Em sentido contrário ao defendido pelo judiciário, as IJs lançaram edital de substituição em momento de fragilidade institucional da Aedas provocada pela suspensão do orçamento e pela necessidade de iniciar as demissões, decorrentes de decisões provisórias. As IJs criaram artificialmente a “vacância” da Aedas, imputando uma suposta recusa inexistente e ignorando os efeitos das decisões do Juízo.  

A exclusão da Aedas por meio de edital ocorreu sem a participação das pessoas atingidas, que manifestaram publicamente o interesse na permanência desta entidade, violou protocolos de Consulta Livre, Prévia, Informada e de Boa-fé dos PCTs, e não possui autorização judicial para acontecer.

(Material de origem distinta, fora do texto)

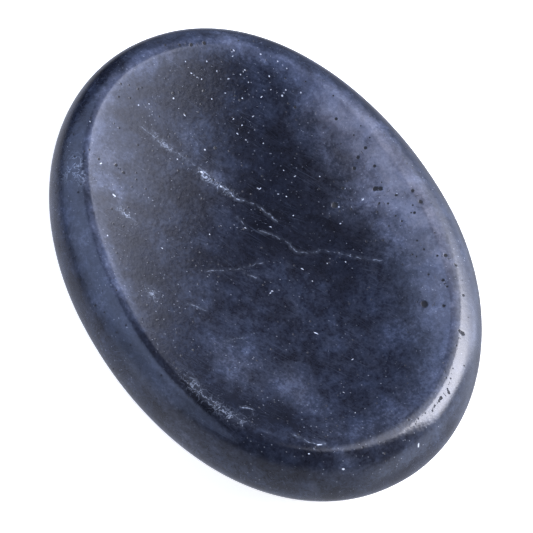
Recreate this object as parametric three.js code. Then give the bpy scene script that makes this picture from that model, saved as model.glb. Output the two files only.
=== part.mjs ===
// An iolite worry stone: one oval piece of blue-grey stone, ground flat underneath,
// rounded all round its side, with a shallow hollow for the thumb ground into its top.
// Millimetres, +Z up, the stone's length along X. It rests on its flat base at z = 0.
import * as THREE from "three";

// The stone's own sizes.
const LENGTH = 45;
const WIDTH = 33;
const HEIGHT = 8;

// The outline seen from above is nearly an ellipse. The exponent makes it a little fuller,
// and the waves are how far the hand-ground outline strays from it, as shares of its radius.
const OUTLINE_EXPONENT = 2.06;
const OUTLINE_WAVES = [
  { times: 3, cos: -0.0031, sin: -0.0025 },
  { times: 4, cos: 0.0012, sin: -0.0039 },
];

// The thumb hollow. Its edge is where the crest has turned over and the bowl begins.
// Its waves set it a little to one side of the outline's middle and bend its edge.
const HOLLOW_LENGTH = 38.6;
const HOLLOW_WIDTH = 26.3;
const HOLLOW_DEPTH = 2.4;
const HOLLOW_EXPONENT = 2.17;
const HOLLOW_WAVES = [
  { times: 1, cos: 0.0033, sin: -0.03 },
  { times: 2, cos: -0.0065, sin: -0.0095 },
  { times: 3, cos: -0.0124, sin: -0.0024 },
];

// The side: the widest level is a little below half height, the base is drawn in all round,
// and the crest is a narrow rounded turn between the side and the hollow.
const WIDEST_LEVEL = 3.8;
const BASE_INSET = 4.5;
const CREST_TURN = 0.3;
const CREST_DROP = 0.05;

// How finely the surface is faceted.
const STEPS_AROUND = 96;
const STEPS_UNDERSIDE = 8;
const STEPS_SHOULDER = 8;
const STEPS_CREST = 3;
const STEPS_HOLLOW = 13;

// The radius of a hand-ground oval at an angle: an ellipse with its own exponent
// in place of 2, times one plus its waves.
function ovalRadius(angle, length, width, exponent, waves) {
  const along = Math.abs(Math.cos(angle) / (length / 2)) ** exponent;
  const across = Math.abs(Math.sin(angle) / (width / 2)) ** exponent;
  let stray = 1;
  for (const wave of waves) {
    stray += wave.cos * Math.cos(wave.times * angle) + wave.sin * Math.sin(wave.times * angle);
  }
  return (along + across) ** (-1 / exponent) * stray;
}

function outlineRadius(angle) {
  return ovalRadius(angle, LENGTH, WIDTH, OUTLINE_EXPONENT, OUTLINE_WAVES);
}

function hollowRadius(angle) {
  return ovalRadius(angle, HOLLOW_LENGTH, HOLLOW_WIDTH, HOLLOW_EXPONENT, HOLLOW_WAVES);
}

function crestRadius(angle) {
  return hollowRadius(angle) + CREST_TURN;
}

// A ring is one level line of the surface: its radius at each angle, and its height.
// The underside is a quarter of an ellipse from the flat base's edge up to the widest level.
function undersideRing(share) {
  const turn = (share * Math.PI) / 2;
  return {
    radius: (angle) => outlineRadius(angle) - BASE_INSET * (1 - Math.sin(turn)),
    height: WIDEST_LEVEL * (1 - Math.cos(turn)),
  };
}

// The shoulder is a quarter of an ellipse from the widest level up to the crest.
function shoulderRing(share) {
  const turn = (share * Math.PI) / 2;
  return {
    radius: (angle) => {
      const outline = outlineRadius(angle);
      return outline - (outline - crestRadius(angle)) * (1 - Math.cos(turn));
    },
    height: WIDEST_LEVEL + (HEIGHT - WIDEST_LEVEL) * Math.sin(turn),
  };
}

// The crest turns over along a parabola, level at the top and falling towards the hollow.
function crestRing(share) {
  return {
    radius: (angle) => crestRadius(angle) - CREST_TURN * share,
    height: HEIGHT - CREST_DROP * share ** 2,
  };
}

// The hollow is a shallow bowl: its depth falls off as the square of the way out to its edge.
function hollowRing(share) {
  const out = 1 - share;
  return {
    radius: (angle) => hollowRadius(angle) * out,
    height: HEIGHT - HOLLOW_DEPTH + (HOLLOW_DEPTH - CREST_DROP) * out ** 2,
  };
}

// Every ring of the surface in order, from the base's edge round to the innermost one.
function surfaceRings() {
  const rings = [];
  for (let step = 0; step <= STEPS_UNDERSIDE; step += 1) {
    rings.push(undersideRing(step / STEPS_UNDERSIDE));
  }
  for (let step = 1; step <= STEPS_SHOULDER; step += 1) {
    rings.push(shoulderRing(step / STEPS_SHOULDER));
  }
  for (let step = 1; step <= STEPS_CREST; step += 1) {
    rings.push(crestRing(step / STEPS_CREST));
  }
  for (let step = 1; step < STEPS_HOLLOW; step += 1) {
    rings.push(hollowRing(step / STEPS_HOLLOW));
  }
  return rings;
}

// The angle of a step around the stone. Equal steps of an ellipse's own parameter keep
// the facets much the same size at the ends and along the sides.
function stepAngle(step) {
  const parameter = (step / STEPS_AROUND) * 2 * Math.PI;
  return Math.atan2(WIDTH * Math.sin(parameter), LENGTH * Math.cos(parameter));
}

// The closed surface: the rings joined by quads, a fan under the base and one in the hollow.
function stoneGeometry() {
  const rings = surfaceRings();
  const positions = [];
  for (const ring of rings) {
    for (let step = 0; step < STEPS_AROUND; step += 1) {
      const angle = stepAngle(step);
      const radius = ring.radius(angle);
      positions.push(radius * Math.cos(angle), radius * Math.sin(angle), ring.height);
    }
  }
  const baseCentre = positions.length / 3;
  positions.push(0, 0, 0);
  const hollowCentre = positions.length / 3;
  positions.push(0, 0, HEIGHT - HOLLOW_DEPTH);

  const faces = [];
  const lastRing = (rings.length - 1) * STEPS_AROUND;
  for (let step = 0; step < STEPS_AROUND; step += 1) {
    const next = (step + 1) % STEPS_AROUND;
    faces.push(baseCentre, next, step);
    for (let ring = 0; ring < rings.length - 1; ring += 1) {
      const lower = ring * STEPS_AROUND;
      const upper = lower + STEPS_AROUND;
      faces.push(lower + step, lower + next, upper + next);
      faces.push(lower + step, upper + next, upper + step);
    }
    faces.push(lastRing + step, lastRing + next, hollowCentre);
  }

  const geometry = new THREE.BufferGeometry();
  geometry.setAttribute("position", new THREE.Float32BufferAttribute(positions, 3));
  geometry.setIndex(faces);
  return geometry;
}

// The waves leave the outline slightly off centre, so the box it fills is centred on the origin.
function centred(geometry) {
  geometry.computeBoundingBox();
  const middle = geometry.boundingBox.getCenter(new THREE.Vector3());
  geometry.translate(-middle.x, -middle.y, 0);
  geometry.computeVertexNormals();
  return geometry;
}

// Polished iolite: a dark blue-grey stone with a glassy hand polish.
const polishedIolite = new THREE.MeshStandardMaterial({
  color: "#39415a",
  roughness: 0.2,
  metalness: 0,
});

const stone = new THREE.Mesh(centred(stoneGeometry()), polishedIolite);
stone.name = "worry_stone";

const worryStone = new THREE.Group();
worryStone.name = "iolite_worry_stone";
worryStone.add(stone);

export default worryStone;
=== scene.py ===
# %% [markdown]
# # A polished iolite worry stone
#
# A worry stone is one piece of stone, ground into an oval that fits the palm, with a shallow
# hollow for the thumb. This lesson gives the plain solid its surface: the hand-ground form with
# its pits, the cloudy blue body with its healed cracks, the glassy polish, and a soft studio
# to see them in. Lengths on the stone are written in millimetres and made metres at the end.

# %% The solid stone that everything is fitted to
import math

import bpy
import numpy as np
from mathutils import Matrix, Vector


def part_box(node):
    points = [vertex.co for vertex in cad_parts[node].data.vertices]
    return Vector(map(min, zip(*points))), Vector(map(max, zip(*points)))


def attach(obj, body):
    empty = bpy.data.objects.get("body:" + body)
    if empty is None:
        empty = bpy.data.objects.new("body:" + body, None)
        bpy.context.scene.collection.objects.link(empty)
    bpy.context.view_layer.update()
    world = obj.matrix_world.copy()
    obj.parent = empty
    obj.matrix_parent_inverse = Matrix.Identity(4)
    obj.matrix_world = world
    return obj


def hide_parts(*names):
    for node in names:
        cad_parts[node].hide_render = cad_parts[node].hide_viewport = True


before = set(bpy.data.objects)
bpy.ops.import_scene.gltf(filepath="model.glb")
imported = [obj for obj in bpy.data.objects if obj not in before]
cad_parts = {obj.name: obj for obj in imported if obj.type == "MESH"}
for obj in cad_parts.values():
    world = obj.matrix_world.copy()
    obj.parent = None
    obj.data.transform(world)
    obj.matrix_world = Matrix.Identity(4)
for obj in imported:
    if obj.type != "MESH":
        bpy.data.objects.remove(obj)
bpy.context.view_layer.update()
MM = 0.001
node_low, node_high = (np.array(corner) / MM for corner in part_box("worry_stone"))
print("the solid stone spans", np.round(node_high - node_low, 2), "mm")

# %% [markdown]
# ## The camera
#
# The photograph looks down on the stone from a little over 60 degrees, from the side of one long
# edge, with the picture turned so that the stone lies across it from corner to corner. A long lens
# a forearm's length away keeps the oval almost free of perspective. Building the camera from its
# angle, distance and scale, in place of a hand-placed position, keeps each of those readable.

# %% Camera
CAMERA_AZIMUTH = math.radians(47.38)
CAMERA_ELEVATION = math.radians(60.69)
CAMERA_ROLL = math.radians(16.04)
CAMERA_DISTANCE_MM = 400.0
PICTURE_PX = 533
PX_PER_MM = 11.982
STONE_MIDDLE_PX = (265.2, 260.2)
SENSOR_MM = 36.0

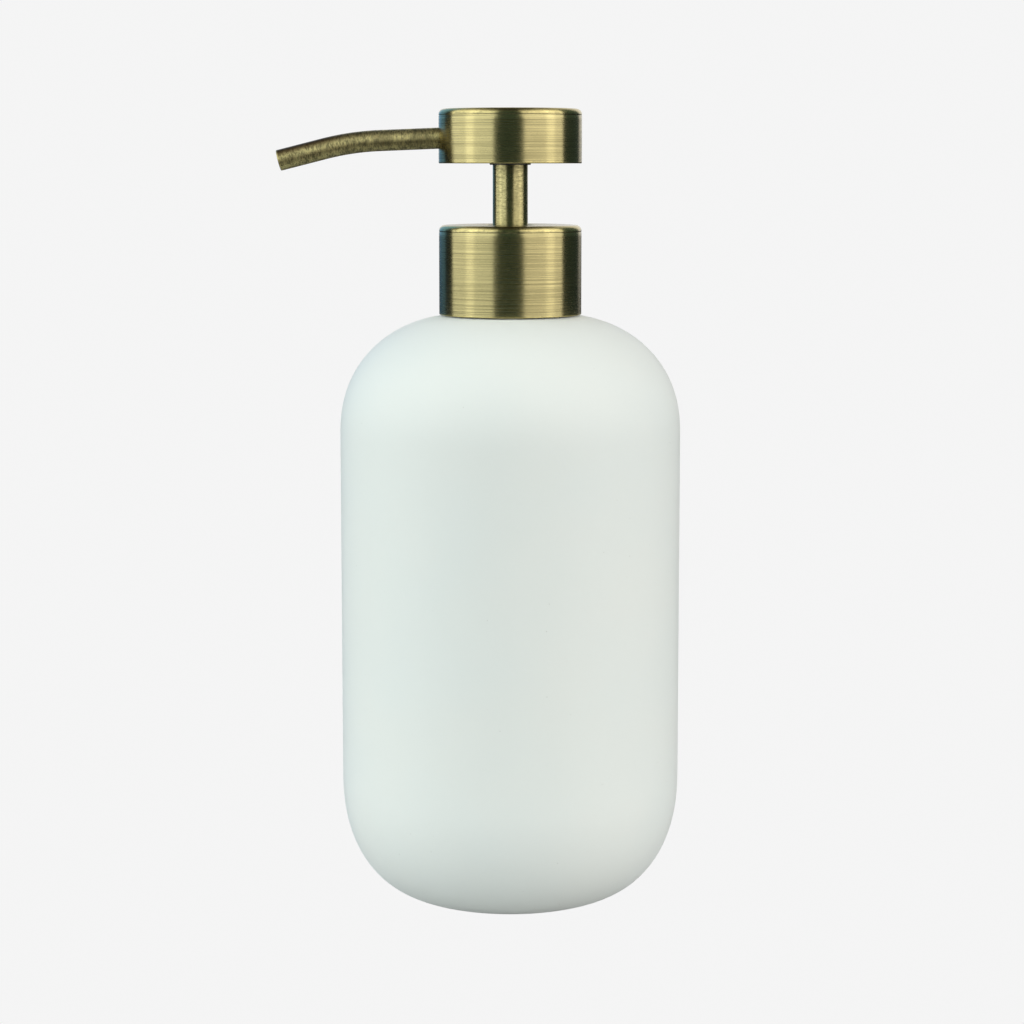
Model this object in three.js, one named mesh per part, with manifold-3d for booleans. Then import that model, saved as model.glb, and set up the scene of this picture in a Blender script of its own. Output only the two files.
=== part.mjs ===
// A countertop soap pump dispenser: a capsule-shaped stoneware bottle, and a screw-on lotion pump
// with a round press head, a bent spout and a plain metal collar.
//
// Millimetres, +Z up. The origin is the centre of the bottle's base, on the surface it stands on.
// The spout points along -X. Each piece is its own closed solid, in the place it has with the
// collar screwed down and the head up.

import * as THREE from "three";
import { mergeVertices } from "three/addons/utils/BufferGeometryUtils.js";
import Module from "manifold-3d";

const wasm = await Module();
wasm.setup();

// ---------------------------------------------------------------- driving dimensions

const FACE_GAP = 0.1; // between two flat faces that rest on each other
const FIT_GAP = 0.2; // between two round pieces, one pressed into the other
const RUN_GAP = 0.3; // between two round pieces that turn or slide on each other

const WIDE = 40; // facets round the bottle, the collar and the head
const SLIM = 20; // facets round the pieces of the pump

const BOTTLE = {
  radius: 40,
  crown: 138.6, // height of the shoulder where the neck starts
  footRadius: 18.2, // the flat that it stands on
  footRise: 28.9, // height of the rounded lower end
  crownRadius: 9.5, // where the rounded shoulder runs out flat
  crownDrop: 28, // height of the rounded shoulder
  roundness: 2.2, // exponent of the superellipse in both rounded ends
  wall: 4.2,
  floor: 5,
  neckRadius: 11,
  neckBore: 9.4,
  neckTop: 150,
};

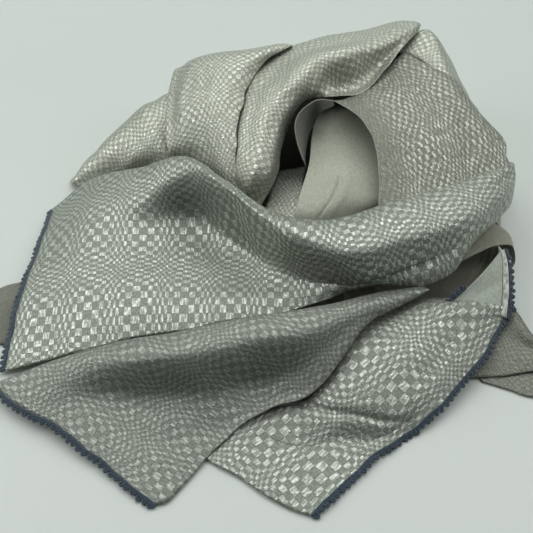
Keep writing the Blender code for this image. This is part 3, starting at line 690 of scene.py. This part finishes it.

Deste modo, as IJs provocam efeitos gravíssimos ao direito à reparação integral das pessoas atingidas das Regiões 1 e 2, tendo em vista a quebra de confiança, dissolução de vínculos institucionais, perda de memória técnica, desmobilização de equipes, interrupção de formações e danos irreversíveis ao processo de participação informada.  

Acesse o recurso administrativo da Aedas: 

Próximos passos 

A Aedas reforça o interesse em seguir atuando como assessora técnica das Regiões 1 e 2 e segue apresentando recursos judiciais para garantir o direito das pessoas atingidas à participação informada e à reparação integral. De igual modo, segue à disposição para dialogar com todas as instituições envolvidas.  

A respeito do cronograma do edital, a votação para escolha de nova ATI acontecerá no período de 9 a 14 de dezembro e será realizada de maneira totalmente digital, online, por meio do sítio eletrônico www.voteati.com.br, criado unicamente para este processo. A Aedas também tem denunciado que o formato de votação é igualmente violador de direitos, dado que exclui as comunidades em situações de maior vulnerabilidade social, além de desrespeitar os protocolos de consulta.